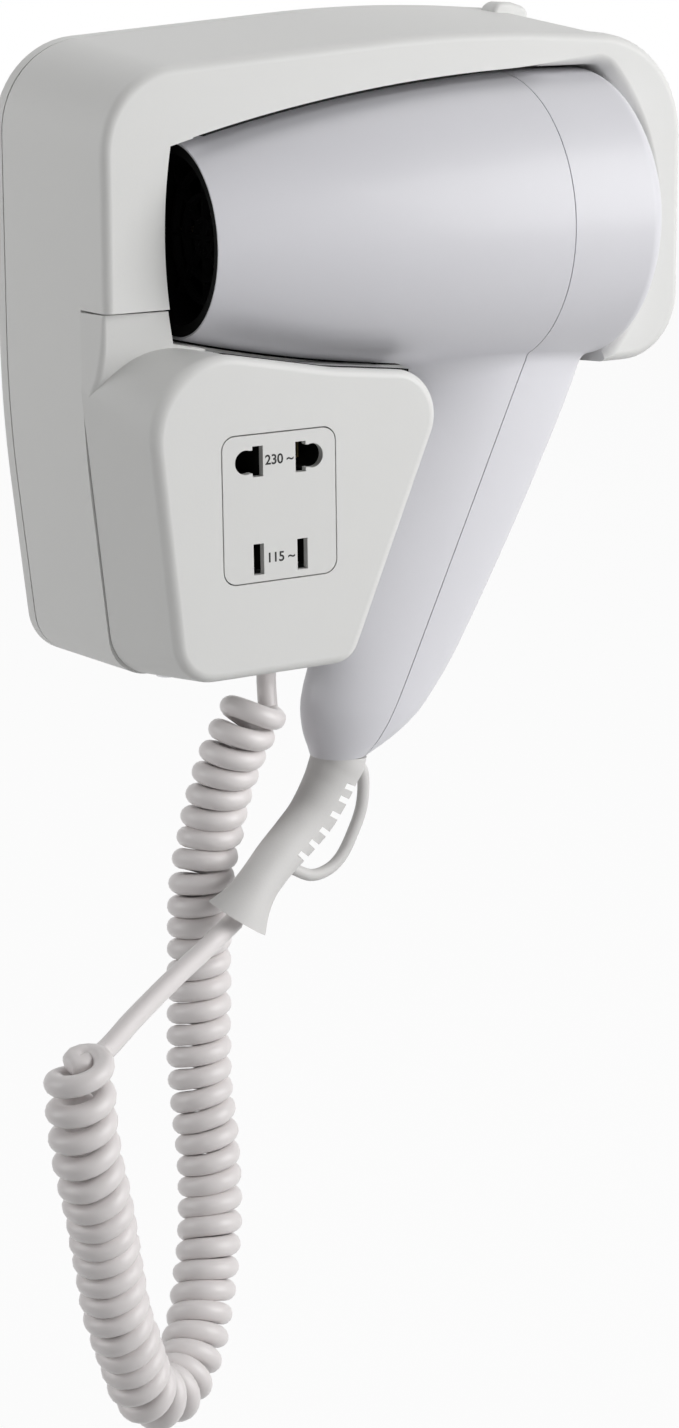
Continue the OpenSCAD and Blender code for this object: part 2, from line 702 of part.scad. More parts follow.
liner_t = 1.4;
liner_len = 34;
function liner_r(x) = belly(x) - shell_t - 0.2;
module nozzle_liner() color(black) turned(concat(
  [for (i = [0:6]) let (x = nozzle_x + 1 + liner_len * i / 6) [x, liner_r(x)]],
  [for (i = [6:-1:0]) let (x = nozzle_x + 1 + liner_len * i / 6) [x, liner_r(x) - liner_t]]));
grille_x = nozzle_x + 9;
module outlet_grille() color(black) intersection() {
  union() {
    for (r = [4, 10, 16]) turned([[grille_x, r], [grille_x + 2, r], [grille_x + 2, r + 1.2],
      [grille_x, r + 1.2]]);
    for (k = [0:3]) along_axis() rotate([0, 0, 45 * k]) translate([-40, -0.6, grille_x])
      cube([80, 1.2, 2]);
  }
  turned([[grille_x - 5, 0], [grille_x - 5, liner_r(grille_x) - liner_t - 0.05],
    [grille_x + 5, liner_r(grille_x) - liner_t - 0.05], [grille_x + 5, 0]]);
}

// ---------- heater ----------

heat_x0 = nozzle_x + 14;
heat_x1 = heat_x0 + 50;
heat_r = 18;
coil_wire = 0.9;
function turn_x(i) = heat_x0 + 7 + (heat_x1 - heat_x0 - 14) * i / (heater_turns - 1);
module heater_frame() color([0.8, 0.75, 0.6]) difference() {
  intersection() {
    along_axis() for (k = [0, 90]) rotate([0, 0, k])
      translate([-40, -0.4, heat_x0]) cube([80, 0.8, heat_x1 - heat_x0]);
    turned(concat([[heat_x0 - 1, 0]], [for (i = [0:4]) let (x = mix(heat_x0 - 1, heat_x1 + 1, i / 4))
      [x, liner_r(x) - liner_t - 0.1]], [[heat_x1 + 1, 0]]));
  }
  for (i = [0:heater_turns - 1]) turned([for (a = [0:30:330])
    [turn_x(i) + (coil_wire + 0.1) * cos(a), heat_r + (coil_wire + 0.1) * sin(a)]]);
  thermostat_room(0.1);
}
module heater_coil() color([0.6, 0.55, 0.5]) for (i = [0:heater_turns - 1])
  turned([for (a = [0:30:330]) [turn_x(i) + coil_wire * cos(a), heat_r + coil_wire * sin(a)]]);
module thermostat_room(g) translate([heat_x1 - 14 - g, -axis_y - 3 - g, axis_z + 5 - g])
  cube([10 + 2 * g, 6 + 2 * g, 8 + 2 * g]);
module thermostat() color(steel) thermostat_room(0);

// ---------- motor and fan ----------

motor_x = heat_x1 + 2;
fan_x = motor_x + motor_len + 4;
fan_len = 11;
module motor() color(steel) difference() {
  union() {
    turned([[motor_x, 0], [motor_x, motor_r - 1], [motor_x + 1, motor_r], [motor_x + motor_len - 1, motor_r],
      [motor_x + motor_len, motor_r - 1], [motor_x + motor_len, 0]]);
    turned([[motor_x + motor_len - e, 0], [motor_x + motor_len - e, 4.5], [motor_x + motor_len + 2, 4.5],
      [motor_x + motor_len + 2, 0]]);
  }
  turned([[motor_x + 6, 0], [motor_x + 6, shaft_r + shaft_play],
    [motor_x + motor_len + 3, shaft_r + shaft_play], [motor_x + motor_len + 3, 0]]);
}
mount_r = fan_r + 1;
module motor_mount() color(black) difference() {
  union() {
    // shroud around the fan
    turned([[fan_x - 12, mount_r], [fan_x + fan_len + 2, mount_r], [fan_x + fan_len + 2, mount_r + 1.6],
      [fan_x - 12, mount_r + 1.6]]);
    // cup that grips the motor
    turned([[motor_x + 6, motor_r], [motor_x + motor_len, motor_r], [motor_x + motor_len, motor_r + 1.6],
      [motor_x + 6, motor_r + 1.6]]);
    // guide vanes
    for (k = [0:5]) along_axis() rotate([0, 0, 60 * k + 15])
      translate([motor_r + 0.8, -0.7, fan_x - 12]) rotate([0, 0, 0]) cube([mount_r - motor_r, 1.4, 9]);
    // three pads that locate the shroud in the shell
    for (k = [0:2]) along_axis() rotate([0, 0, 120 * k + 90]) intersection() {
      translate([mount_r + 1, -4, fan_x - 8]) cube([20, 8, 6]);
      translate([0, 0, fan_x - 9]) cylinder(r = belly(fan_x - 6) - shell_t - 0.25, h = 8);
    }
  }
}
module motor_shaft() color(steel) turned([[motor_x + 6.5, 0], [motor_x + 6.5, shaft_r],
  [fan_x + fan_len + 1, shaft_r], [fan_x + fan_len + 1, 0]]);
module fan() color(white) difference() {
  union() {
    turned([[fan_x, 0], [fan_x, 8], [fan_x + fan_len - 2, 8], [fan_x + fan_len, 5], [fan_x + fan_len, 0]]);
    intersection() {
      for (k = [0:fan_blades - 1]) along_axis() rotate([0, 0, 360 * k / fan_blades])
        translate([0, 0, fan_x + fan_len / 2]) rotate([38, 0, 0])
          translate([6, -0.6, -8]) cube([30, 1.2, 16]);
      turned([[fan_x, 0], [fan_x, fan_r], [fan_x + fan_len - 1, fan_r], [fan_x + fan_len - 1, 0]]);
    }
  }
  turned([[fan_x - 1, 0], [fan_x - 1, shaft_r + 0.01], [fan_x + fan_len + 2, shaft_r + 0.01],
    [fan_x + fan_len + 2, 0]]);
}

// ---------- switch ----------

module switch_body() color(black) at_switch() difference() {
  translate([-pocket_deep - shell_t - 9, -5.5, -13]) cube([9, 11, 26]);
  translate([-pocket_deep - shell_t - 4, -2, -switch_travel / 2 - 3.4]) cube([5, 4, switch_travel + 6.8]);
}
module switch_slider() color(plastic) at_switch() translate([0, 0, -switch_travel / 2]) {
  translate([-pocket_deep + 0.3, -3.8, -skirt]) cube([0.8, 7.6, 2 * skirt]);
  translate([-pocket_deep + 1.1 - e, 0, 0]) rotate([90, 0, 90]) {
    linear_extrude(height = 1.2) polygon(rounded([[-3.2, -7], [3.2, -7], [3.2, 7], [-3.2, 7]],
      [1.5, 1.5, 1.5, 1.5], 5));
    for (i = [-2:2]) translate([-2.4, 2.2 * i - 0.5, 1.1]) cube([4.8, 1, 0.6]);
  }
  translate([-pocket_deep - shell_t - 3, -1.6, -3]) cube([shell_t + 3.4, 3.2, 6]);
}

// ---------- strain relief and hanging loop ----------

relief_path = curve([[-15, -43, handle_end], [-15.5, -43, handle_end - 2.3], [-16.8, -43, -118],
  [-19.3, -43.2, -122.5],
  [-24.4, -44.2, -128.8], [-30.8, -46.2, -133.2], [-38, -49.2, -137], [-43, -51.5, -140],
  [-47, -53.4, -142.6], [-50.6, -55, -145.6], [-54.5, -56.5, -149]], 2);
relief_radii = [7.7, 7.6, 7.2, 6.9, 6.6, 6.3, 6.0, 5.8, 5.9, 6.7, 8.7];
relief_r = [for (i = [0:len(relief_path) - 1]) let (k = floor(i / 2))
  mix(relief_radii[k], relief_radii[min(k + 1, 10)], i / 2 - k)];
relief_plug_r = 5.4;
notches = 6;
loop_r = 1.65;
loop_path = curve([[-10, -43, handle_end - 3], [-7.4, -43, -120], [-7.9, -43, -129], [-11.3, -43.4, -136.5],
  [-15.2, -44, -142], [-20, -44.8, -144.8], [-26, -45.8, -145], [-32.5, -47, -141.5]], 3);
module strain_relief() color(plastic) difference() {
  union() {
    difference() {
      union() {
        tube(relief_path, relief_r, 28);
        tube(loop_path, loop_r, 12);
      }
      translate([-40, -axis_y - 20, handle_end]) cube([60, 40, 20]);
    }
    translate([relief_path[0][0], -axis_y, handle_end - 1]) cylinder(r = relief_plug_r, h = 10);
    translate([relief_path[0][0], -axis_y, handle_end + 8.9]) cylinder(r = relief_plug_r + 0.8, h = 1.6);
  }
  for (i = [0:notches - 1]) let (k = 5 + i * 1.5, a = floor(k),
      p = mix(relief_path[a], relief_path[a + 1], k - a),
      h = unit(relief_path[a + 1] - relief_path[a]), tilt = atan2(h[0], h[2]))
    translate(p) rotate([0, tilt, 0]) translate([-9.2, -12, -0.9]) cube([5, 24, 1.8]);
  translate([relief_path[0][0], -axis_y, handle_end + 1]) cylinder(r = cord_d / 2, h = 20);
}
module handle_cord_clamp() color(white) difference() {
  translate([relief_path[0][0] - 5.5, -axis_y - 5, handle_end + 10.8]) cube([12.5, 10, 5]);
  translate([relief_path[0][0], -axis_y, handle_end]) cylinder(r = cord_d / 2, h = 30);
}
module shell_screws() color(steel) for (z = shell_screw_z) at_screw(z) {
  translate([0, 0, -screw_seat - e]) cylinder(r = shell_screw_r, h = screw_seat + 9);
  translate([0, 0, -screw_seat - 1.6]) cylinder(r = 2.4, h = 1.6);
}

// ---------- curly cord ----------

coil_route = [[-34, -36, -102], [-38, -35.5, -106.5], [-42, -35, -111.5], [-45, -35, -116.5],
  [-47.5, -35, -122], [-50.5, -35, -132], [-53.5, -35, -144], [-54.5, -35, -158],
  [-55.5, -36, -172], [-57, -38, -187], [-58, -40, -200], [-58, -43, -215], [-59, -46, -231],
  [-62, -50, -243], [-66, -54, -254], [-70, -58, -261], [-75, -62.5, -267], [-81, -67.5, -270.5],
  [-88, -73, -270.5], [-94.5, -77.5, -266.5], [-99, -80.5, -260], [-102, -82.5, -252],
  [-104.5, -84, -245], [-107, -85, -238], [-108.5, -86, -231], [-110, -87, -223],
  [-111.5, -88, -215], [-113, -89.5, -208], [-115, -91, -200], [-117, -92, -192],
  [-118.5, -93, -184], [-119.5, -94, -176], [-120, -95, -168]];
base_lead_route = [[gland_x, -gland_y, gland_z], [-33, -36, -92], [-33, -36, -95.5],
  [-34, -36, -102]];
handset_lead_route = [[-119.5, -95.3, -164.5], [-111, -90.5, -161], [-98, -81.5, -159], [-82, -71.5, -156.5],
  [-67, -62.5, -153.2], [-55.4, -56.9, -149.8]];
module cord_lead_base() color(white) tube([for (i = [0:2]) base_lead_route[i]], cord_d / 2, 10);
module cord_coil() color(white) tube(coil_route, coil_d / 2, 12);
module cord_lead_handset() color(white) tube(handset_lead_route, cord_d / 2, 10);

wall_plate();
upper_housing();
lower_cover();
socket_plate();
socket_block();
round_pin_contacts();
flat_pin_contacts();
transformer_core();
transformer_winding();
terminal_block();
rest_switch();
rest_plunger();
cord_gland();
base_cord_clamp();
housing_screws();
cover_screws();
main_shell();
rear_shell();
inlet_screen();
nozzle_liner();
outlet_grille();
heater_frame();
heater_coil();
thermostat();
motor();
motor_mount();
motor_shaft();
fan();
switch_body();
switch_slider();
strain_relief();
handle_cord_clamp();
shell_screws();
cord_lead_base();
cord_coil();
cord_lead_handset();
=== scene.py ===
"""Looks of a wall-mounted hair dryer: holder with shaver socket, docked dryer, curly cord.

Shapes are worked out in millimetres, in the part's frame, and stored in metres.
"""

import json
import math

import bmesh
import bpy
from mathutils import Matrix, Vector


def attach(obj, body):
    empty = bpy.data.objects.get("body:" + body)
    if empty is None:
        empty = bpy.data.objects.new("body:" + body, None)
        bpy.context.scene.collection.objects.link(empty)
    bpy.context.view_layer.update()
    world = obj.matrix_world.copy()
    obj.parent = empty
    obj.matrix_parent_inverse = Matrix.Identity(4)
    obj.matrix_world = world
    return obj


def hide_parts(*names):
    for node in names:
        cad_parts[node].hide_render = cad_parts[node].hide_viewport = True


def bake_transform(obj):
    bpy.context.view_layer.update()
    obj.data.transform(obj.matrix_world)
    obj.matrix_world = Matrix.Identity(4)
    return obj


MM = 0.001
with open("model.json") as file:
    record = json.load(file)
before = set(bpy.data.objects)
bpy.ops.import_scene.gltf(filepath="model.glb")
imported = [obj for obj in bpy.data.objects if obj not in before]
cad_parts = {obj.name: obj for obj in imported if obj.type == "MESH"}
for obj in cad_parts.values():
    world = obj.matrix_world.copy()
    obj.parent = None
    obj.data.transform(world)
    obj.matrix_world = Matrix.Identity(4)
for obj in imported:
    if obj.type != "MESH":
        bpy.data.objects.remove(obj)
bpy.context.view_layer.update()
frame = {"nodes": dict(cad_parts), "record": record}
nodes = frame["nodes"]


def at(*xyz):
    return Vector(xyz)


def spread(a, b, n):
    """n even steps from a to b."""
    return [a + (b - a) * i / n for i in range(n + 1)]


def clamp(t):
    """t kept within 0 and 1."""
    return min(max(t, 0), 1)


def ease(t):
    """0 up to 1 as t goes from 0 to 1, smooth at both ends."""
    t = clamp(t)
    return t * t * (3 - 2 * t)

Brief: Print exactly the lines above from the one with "wall_plate();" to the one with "bpy.data.objects.remove(obj)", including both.

The result:
wall_plate();
upper_housing();
lower_cover();
socket_plate();
socket_block();
round_pin_contacts();
flat_pin_contacts();
transformer_core();
transformer_winding();
terminal_block();
rest_switch();
rest_plunger();
cord_gland();
base_cord_clamp();
housing_screws();
cover_screws();
main_shell();
rear_shell();
inlet_screen();
nozzle_liner();
outlet_grille();
heater_frame();
heater_coil();
thermostat();
motor();
motor_mount();
motor_shaft();
fan();
switch_body();
switch_slider();
strain_relief();
handle_cord_clamp();
shell_screws();
cord_lead_base();
cord_coil();
cord_lead_handset();
=== scene.py ===
"""Looks of a wall-mounted hair dryer: holder with shaver socket, docked dryer, curly cord.

Shapes are worked out in millimetres, in the part's frame, and stored in metres.
"""

import json
import math

import bmesh
import bpy
from mathutils import Matrix, Vector


def attach(obj, body):
    empty = bpy.data.objects.get("body:" + body)
    if empty is None:
        empty = bpy.data.objects.new("body:" + body, None)
        bpy.context.scene.collection.objects.link(empty)
    bpy.context.view_layer.update()
    world = obj.matrix_world.copy()
    obj.parent = empty
    obj.matrix_parent_inverse = Matrix.Identity(4)
    obj.matrix_world = world
    return obj


def hide_parts(*names):
    for node in names:
        cad_parts[node].hide_render = cad_parts[node].hide_viewport = True


def bake_transform(obj):
    bpy.context.view_layer.update()
    obj.data.transform(obj.matrix_world)
    obj.matrix_world = Matrix.Identity(4)
    return obj


MM = 0.001
with open("model.json") as file:
    record = json.load(file)
before = set(bpy.data.objects)
bpy.ops.import_scene.gltf(filepath="model.glb")
imported = [obj for obj in bpy.data.objects if obj not in before]
cad_parts = {obj.name: obj for obj in imported if obj.type == "MESH"}
for obj in cad_parts.values():
    world = obj.matrix_world.copy()
    obj.parent = None
    obj.data.transform(world)
    obj.matrix_world = Matrix.Identity(4)
for obj in imported:
    if obj.type != "MESH":
        bpy.data.objects.remove(obj)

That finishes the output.